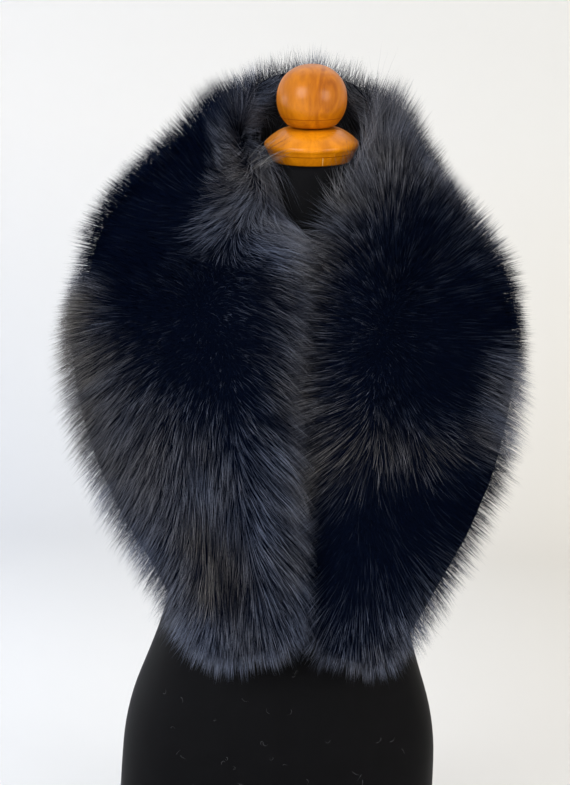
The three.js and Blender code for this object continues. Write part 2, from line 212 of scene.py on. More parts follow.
# How the front is combed, in strokes seen from the front. A row's columns: the place across and up (mm), the
# way the tips point (degrees, 0 to the right and 90 up), the stroke's reach (mm), how far the hair stands off
# (0 flat, 1 upright), how much sheen is painted into its colour (0 black, 1 light) and how brown that painted
# sheen is (0 blue, 1 brown).
COMB_STROKES = [
    # Viewer's left: round the knob and cap, and down beside the neck
    (-50, 870, 62, 20, 0.5, 0.18, 0.4), (-98, 832, 115, 23, 0.5, 0.00, 0.0),
    (-62, 862, 85, 13, 0.5, 0.30, 0.4), (-63, 834, -85, 15, 0.6, 0.40, 0.5),
    (-62, 805, -112, 16, 0.4, 0.48, 0.6), (-60, 768, -112, 18, 0.2, 0.56, 0.5),
    (-78, 786, -118, 14, 0.2, 0.50, 0.6), (-48, 735, -108, 20, 0.2, 0.46, 0.4),
    (-74, 724, -134, 18, 0.2, 0.62, 0.3), (-118, 775, 150, 22, 0.6, 0.00, 0.0),
    # the black lobe on the shoulder, and the bright fringe that falls over its edge
    (-108, 806, 130, 24, 0.6, 0.00, 0.0), (-155, 765, 140, 32, 0.7, 0.00, 0.0),
    (-138, 735, -150, 24, 0.9, 0.00, 0.0), (-180, 725, 150, 28, 0.7, 0.00, 0.0),
    (-125, 702, -145, 16, 0.4, 0.05, 0.0), (-200, 690, 160, 30, 0.7, 0.00, 0.0),
    (-92, 698, -148, 13, 0.2, 0.78, 0.2), (-165, 655, -160, 34, 0.9, 0.00, 0.0),
    (-190, 645, 170, 24, 0.8, 0.02, 0.1),
    # the swirl by the crease, and the flow over the front edge
    (-85, 672, -75, 15, 0.3, 0.20, 0.0), (-55, 690, -20, 17, 0.2, 0.80, 0.1),
    (-25, 690, -15, 18, 0.2, 0.60, 0.1), (-20, 655, -45, 22, 0.3, 0.34, 0.5),
    (-60, 650, -65, 24, 0.4, 0.10, 0.0), (-25, 615, -50, 22, 0.3, 0.28, 0.9),
    # the chest: black in the middle, brown towards the free edge and the parting
    (-155, 605, -70, 38, 0.9, 0.01, 0.0), (-105, 620, -10, 26, 0.6, 0.18, 0.0),
    (-70, 600, -35, 26, 0.5, 0.20, 0.0), (-105, 575, -50, 26, 0.7, 0.06, 0.0),
    (-222, 610, -150, 20, 0.4, 0.70, 1.3), (-225, 570, -138, 22, 0.4, 0.74, 1.3),
    (-195, 560, -108, 22, 0.3, 0.56, 0.9), (-155, 530, -80, 24, 0.3, 0.50, 0.0),
    (-75, 550, -60, 28, 0.6, 0.12, 0.0), (-35, 560, -55, 20, 0.4, 0.25, 0.8),
    (-30, 525, -55, 20, 0.4, 0.26, 0.6), (-65, 515, -60, 22, 0.5, 0.18, 0.0),
    (-212, 520, -118, 26, 0.3, 0.66, 1.2), (-185, 480, -98, 28, 0.3, 0.56, 0.8),
    (-145, 480, -86, 24, 0.3, 0.50, 0.8), (-110, 510, -75, 24, 0.4, 0.40, 0.1),
    (-25, 475, -50, 24, 0.3, 0.36, 0.5), (-75, 475, -65, 26, 0.3, 0.55, 0.0),
    # the lower part, down to the hem
    (-165, 430, -96, 28, 0.3, 0.54, 0.3), (-130, 430, -86, 22, 0.3, 0.52, 0.2),
    (-50, 435, -60, 20, 0.3, 0.60, 0.0), (-88, 405, -80, 18, 0.3, 0.28, 1.2),
    (-130, 375, -96, 24, 0.3, 0.60, 0.0), (-20, 395, -58, 22, 0.3, 0.52, 0.0),
    (-62, 345, -76, 19, 0.4, 0.24, 1.2), (-105, 315, -95, 24, 0.3, 0.66, 0.0),
    (-8, 330, -65, 20, 0.3, 0.50, 0.1), (-60, 275, -85, 26, 0.3, 0.60, 0.0),
    (-20, 285, -75, 22, 0.3, 0.52, 0.2),
    # Viewer's right: the lobe on the shoulder, with the fringe towards the neck
    (45, 865, 115, 22, 0.5, 0.18, 0.6), (78, 830, 95, 22, 0.4, 0.34, 0.7),
    (60, 795, 125, 20, 0.3, 0.50, 0.5), (95, 765, 98, 24, 0.3, 0.52, 0.7),
    (50, 750, 130, 22, 0.3, 0.66, 0.6), (28, 715, 160, 20, 0.3, 0.68, 0.9),
    (115, 805, 70, 24, 0.6, 0.25, 0.5), (112, 782, 75, 10, 0.5, 0.02, 0.0),
    (140, 755, 75, 22, 0.4, 0.40, 0.6), (22, 665, 185, 22, 0.4, 0.36, 0.9),
    (60, 710, 140, 20, 0.4, 0.32, 0.3), (170, 725, 60, 22, 0.4, 0.24, 0.2),
    # the black chest, from which the hair radiates
    (115, 700, 95, 34, 0.9, 0.01, 0.0), (65, 660, 175, 26, 0.6, 0.12, 0.1),
    (20, 610, -170, 20, 0.4, 0.29, 0.7), (60, 610, -165, 26, 0.5, 0.18, 0.1),
    (130, 620, -40, 48, 1.0, 0.01, 0.0), (160, 695, 65, 24, 0.5, 0.18, 0.0),
    (195, 640, 15, 26, 0.6, 0.02, 0.0), (213, 605, -5, 20, 0.6, 0.03, 0.0),
    (150, 555, -60, 30, 0.8, 0.02, 0.0), (90, 555, -130, 26, 0.7, 0.08, 0.0),
    # the bright fold at the right edge, and the brown band to the parting
    (197, 580, -30, 13, 0.3, 0.60, 0.2), (205, 555, -40, 15, 0.2, 0.90, 0.4),
    (190, 522, -50, 18, 0.3, 0.75, 0.4), (18, 550, -165, 20, 0.3, 0.30, 0.6),
    (50, 530, -155, 24, 0.4, 0.30, 0.5), (22, 470, -145, 22, 0.3, 0.32, 0.9),
    (60, 490, -130, 20, 0.3, 0.36, 1.0), (95, 492, -100, 20, 0.3, 0.38, 1.0),
    (130, 495, -75, 18, 0.3, 0.34, 1.0), (158, 500, -55, 16, 0.3, 0.25, 0.6),
    (45, 450, -125, 16, 0.3, 0.28, 0.8),
    # the black band and the hem
    (75, 435, -115, 22, 0.6, 0.04, 0.0), (120, 430, -85, 32, 0.8, 0.02, 0.0),
    (165, 450, -55, 28, 0.7, 0.02, 0.0), (50, 395, -105, 28, 0.7, 0.03, 0.0),
    (150, 385, -55, 24, 0.5, 0.15, 0.0), (95, 375, -90, 28, 0.6, 0.05, 0.0),
    (45, 345, -105, 24, 0.5, 0.08, 0.0), (90, 335, -85, 22, 0.4, 0.25, 0.0),
    (130, 340, -75, 22, 0.3, 0.45, 0.1), (65, 305, -95, 22, 0.4, 0.30, 0.1),
    (110, 305, -80, 22, 0.3, 0.45, 0.1), (35, 300, -95, 22, 0.4, 0.30, 0.1),
    (85, 272, -85, 22, 0.3, 0.45, 0.3),
]


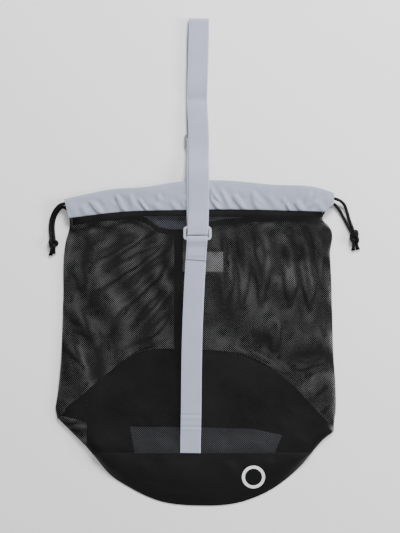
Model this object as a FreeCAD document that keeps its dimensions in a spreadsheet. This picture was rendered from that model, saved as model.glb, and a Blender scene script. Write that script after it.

Task requirements:
Copy out every line in the listing where the word "Blender" appears.

Full answer:
The three.js and Blender code for this object continues. Write part 2, from line 212 of scene.py on. More parts follow.
Model this object as a FreeCAD document that keeps its dimensions in a spreadsheet. This picture was rendered from that model, saved as model.glb, and a Blender scene script. Write that script after it.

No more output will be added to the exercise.